Renewed interest in an expanded role for water quality standards in the regulatory scheme has developed recently. This inter-est is due in part to the perception that the use of water quality standards is a particularly "cost-effective" approach to pollution control. At least in theory, water quality standards are set no higher than necessary to achieve the desired environmental goal.Further, as more and more industrial facilities achieve compliance with technology based requirements, attention has begun to focus on additional techniques including water quality standards, for imposing more stringent limitations." Finally, since states set water quality standards a regulatory scheme centered upon water quality standards may be more responsive to the concerns of the "new federalism ...
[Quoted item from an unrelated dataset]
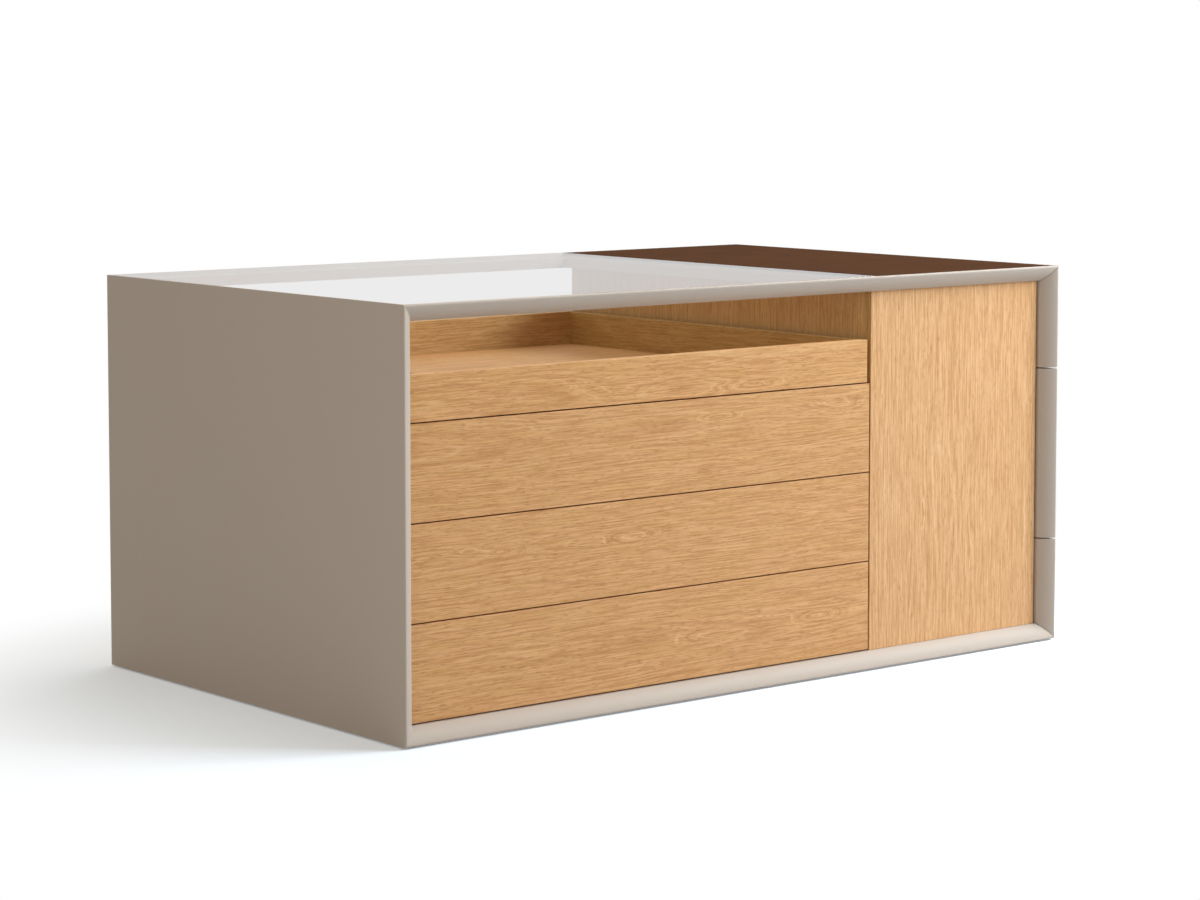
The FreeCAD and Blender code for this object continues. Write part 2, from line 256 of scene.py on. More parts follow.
def edge_profile(inset=0.0, breaks=()):
    """Section of a board's edge, from the outer face over arris and bevel to the inner face.

    Each row is (distance from the outer face, distance behind the front plane). The arris is
    an arc of a circle that touches the outer face and turns by a right angle and the bevel's
    start angle. The bevel is an arc that goes on along the arris's tangent: a point at the
    angle a lies off its start by the radius times (sin a - sin start, cos start - cos a), and
    the radius is the chord over twice the sine of (chord's slope - start). With an inset both
    radii are less by it, about the same centres. breaks are distances that get a row of their
    own. The first row holds the flat outer face apart from the arris.
    """
    sizes = bpy.context.scene.island_sizes
    arris, start = sizes.arris, sizes.bevel_start
    turn = np.linspace(0.0, math.pi / 2 + start, ARRIS_POINTS)
    small = arris - inset
    arc = np.column_stack((arris - small * np.cos(turn), arris - small * np.sin(turn)))
    foot = np.array((arris + arris * math.sin(start), arris - arris * math.cos(start)))
    run, rise = BOARD - foot[0], RECESS - foot[1]
    slope = math.atan2(rise, run)
    radius = math.hypot(run, rise) / (2 * math.sin(slope - start))
    centre = foot + radius * np.array((-math.sin(start), math.cos(start)))
    last = math.asin((BOARD - inset - centre[0]) / (radius - inset))
    angle = np.linspace(start, last, BEVEL_POINTS)[1:]
    bevel = centre + (radius - inset) * np.column_stack((np.sin(angle), -np.cos(angle)))
    rows = np.concatenate(([[inset, arris + FLAT_ROW]], arc, bevel))
    for at in breaks:
        place = np.searchsorted(rows[:, 0], at)
        rows = np.insert(rows, place, (at, np.interp(at, rows[:, 0], rows[:, 1])), axis=0)
    return rows


def board_loop(place, along, profile):
    """Closed section of a frame board: front edge from outer to inner face, then rear edge back.

    The rear edge is the front one mirrored in depth. place turns (inward, depth, along) into a
    point. along is one place along the board for each row of the profile, so that an end can
    be square or mitred.
    """
    inward, behind = profile[:, 0], profile[:, 1]
    front_line = place(inward, FRONT + behind, along)
    rear_line = place(inward, REAR - behind, along)
    return np.concatenate((front_line, rear_line[::-1]))


def on_left(inward, depth, along):
    """Points of the left side: x is its outer face plus inward, y the depth, z along."""
    return np.stack(np.broadcast_arrays(LEFT + inward, depth, along), axis=-1)


def on_right(inward, depth, along):
    """Points of the right side: x is its outer face less inward, y the depth, z along."""
    return np.stack(np.broadcast_arrays(RIGHT - inward, depth, along), axis=-1)


def on_top(inward, depth, along):
    """Points of the top: x is along, y the depth, z its upper face less inward."""
    return np.stack(np.broadcast_arrays(along, depth, HEIGHT - inward), axis=-1)


def on_bottom(inward, depth, along):
    """Points of the bottom: x is along, y the depth, z its lower face plus inward."""
    return np.stack(np.broadcast_arrays(along, depth, FRAME_FOOT + inward), axis=-1)


def rebate_in_mitre(place, profile, along, lip, deep, inner_edge=()):
    """Faces of a mitred end whose plane the rebate for the pane crosses, and their new corners.

    The mitre is at 45 degrees, so it is crossed where the distance from the outer face is
    between the lip's width and the rebate's depth. The rest of the end is two flat faces, one
    on each side, and a strip at the front and at the rear. inner_edge holds points on the
    board's inner edge, from front to rear.
    """
    half = REAR - lip
    rows = len(profile)
    at_lip = int(np.flatnonzero(np.isclose(profile[:, 0], lip))[0])
    at_deep = int(np.flatnonzero(np.isclose(profile[:, 0], deep))[0])
    loop = board_loop(place, along, profile)
    upper = [place(lip, side * half, along[at_lip]) for side in (-1, 1)]
    lower = [place(deep, side * half, along[at_deep]) for side in (-1, 1)]
    faces = [
        np.vstack((loop[:at_lip + 1], *upper, loop[-at_lip - 1:])),
        np.vstack((loop[at_lip:at_deep + 1], lower[0], upper[0])),
        np.vstack((loop[-at_deep - 1:-at_lip], upper[1], lower[1])),
        np.vstack((lower[0], loop[at_deep:rows], *inner_edge, loop[rows:-at_deep], lower[1])),
    ]
    return faces, upper, lower


def top_faces(profile, lip, deep):
    """Faces of the top board: its edges, rim, rebate, pocket and the opening under the pane.

    From left to right the flat faces end at five lines: the lip's inner edge, the opening's
    left and right walls, the step from the rebate up to the pocket, and the pocket's wall.
    """
    rows = len(profile)
    inward = profile[:, 0]
    half = REAR - lip
    under = HEIGHT - BOARD
    pocket = INLAY_LOW.z
    wall = LEFT + lip
    step = GLASS_HIGH.x + GLASS_PLAY
    far = INLAY_HIGH.x + INLAY_PLAY
    opening = (LEFT + OPENING_MARGIN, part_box("divider")[0].x - CROSS_LIP)
    open_half = REAR - OPENING_MARGIN

    low = board_loop(on_top, LEFT + inward, profile)
    high = board_loop(on_top, RIGHT - MITRE_SETBACK - inward, profile)
    edges = np.delete(loft(np.stack((low, high))), (rows - 1, 2 * rows - 1), axis=0)
    foot = [(opening[0], side * open_half, under) for side in (-1, 1)]
    end, upper, lower = rebate_in_mitre(on_top, profile, LEFT + inward, lip, deep, foot)
    faces = [edges, high, *end]
    for i, side in enumerate((-1, 1)):
        y = side * half
        open_y = side * open_half
        ledge = [(x, open_y, REBATE_FLOOR) for x in opening]
        below = [(x, open_y, under) for x in opening]
        outer = (0, 2 * rows - 1)[i]
        inner = (rows - 1, rows)[i]
        faces += [
            (low[outer], high[outer], (far, y, HEIGHT), (step, y, HEIGHT), (wall, y, HEIGHT)),
            ((wall, y, HEIGHT), (step, y, HEIGHT), (step, y, pocket), (step, y, REBATE_FLOOR),
             lower[i], upper[i]),
            ((step, y, HEIGHT), (far, y, HEIGHT), (far, y, pocket), (step, y, pocket)),
            (lower[i], (step, y, REBATE_FLOOR), ledge[1], ledge[0]),
            (*ledge, below[1], below[0]),
            (low[inner], high[inner], below[1], below[0]),
        ]

    def across(x, z, x_next, z_next, y=half, y_next=half):
        """Face between two lines along the depth."""
        return (x, -y, z), (x, y, z), (x_next, y_next, z_next), (x_next, -y_next, z_next)

    faces += [
        (low[0], low[-1], (wall, half, HEIGHT), (wall, -half, HEIGHT)),
        (high[0], high[-1], (far, half, HEIGHT), (far, -half, HEIGHT)),
        across(wall, HEIGHT, wall, HEIGHT - lip),
        across(far, HEIGHT, far, pocket),
        across(step, pocket, far, pocket),
        across(step, pocket, step, REBATE_FLOOR),
        across(LEFT + deep, REBATE_FLOOR, opening[0], REBATE_FLOOR, y_next=open_half),
        across(step, REBATE_FLOOR, opening[1], REBATE_FLOOR, y_next=open_half),
        across(opening[0], REBATE_FLOOR, opening[0], under, open_half, open_half),
        across(opening[1], REBATE_FLOOR, opening[1], under, open_half, open_half),
        (high[rows - 1], high[rows], (opening[1], open_half, under),
         (opening[1], -open_half, under)),
    ]
    return faces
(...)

Part II of this Article will review the role of water quality standards in pollution control under the Clean Water Act. Part III will examine the history of federal involvement in water quality standards. Part IV will focus on three major questions relating to minimum federal water quality standards requirements under the Act: (1) the scope of an antidegradation requirement under the Act, (2) the propriety of a federally mandated minimum designated use, and (3) the standards for federal review of state established pollutant levels. This Article argues, based on the provisions and history of the Clean Water Act and the problems of federal implementation of minimum requirements, that states essentially should have a freehand in the designation of uses and that the federal role in water quality standards should be limited to enforcing a stringent antidegradation requirement and supervising the states' scientific judgments in establishing pollutant levels. This policy does not mean abandonment of an effective federal program of pollution control; to the contrary, reliance on water quality standards can act to divert efforts from the essential task of continued enforcement of stringent technology based limitations. Options to water quality standards exist under the Act to augment effectively these limitations. Part V concludes with a discussion of an alternative strategy for an effective and cooperative federal-state program of water pollution control.